Some projects work around this by having contributors agree to a “contributor license agreement”. This will set out the terms under which the code is contributed to the project. It might include a copyright assignment or just granting certain rights to the project. This usually allows the company (or non-profit foundation as many open source projects are based on non-profit foundations) running the project to relicense the code in future and to take legal action against people who violate the license.
Going commercial
It is possible to sell software that is licensed under an open source license commercially, you will need to supply the source code along with the binaries. However, under any license meeting the Open Source Definition or the Four Freedoms the person receiving the software can make copies and give (or sell) them to anybody else.
It is also possible to release software under two licenses, one open source and one commercial.

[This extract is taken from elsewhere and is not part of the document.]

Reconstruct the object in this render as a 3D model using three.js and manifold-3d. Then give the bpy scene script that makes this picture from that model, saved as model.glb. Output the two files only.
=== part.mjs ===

This has been done by a few open source projects who wish to sell the software to some customers (sometimes with extra custom modifications) and give it to others.
Relicensing code
Find the website of a major open source project that is relevant to
your research or the Spacewalks
codebase we have been
working with. See if you can find a contributor license agreement -
share a link to this in the shared notes document.
Hint: try looking at Matplotlib - https://matplotlib.org which Spacewalks uses for plotting.
Here are a few examples:
Key Points
- Open source applies Copyright licenses permitting others to reuse and adapt your code or data.
- Permissive licenses allow code to be used in other products providing the copyright statement is displayed.
- Copyleft licenses require the source code of any modifications to be released under a copyleft license.
- Creative commons licenses are suitable for non-code files such as documentation and images.
- Open source software can be sold, but you must supply the source code and the people you sell it to can give it away to somebody else.
- Add license file to your repository and add a license to each file in case it gets detached.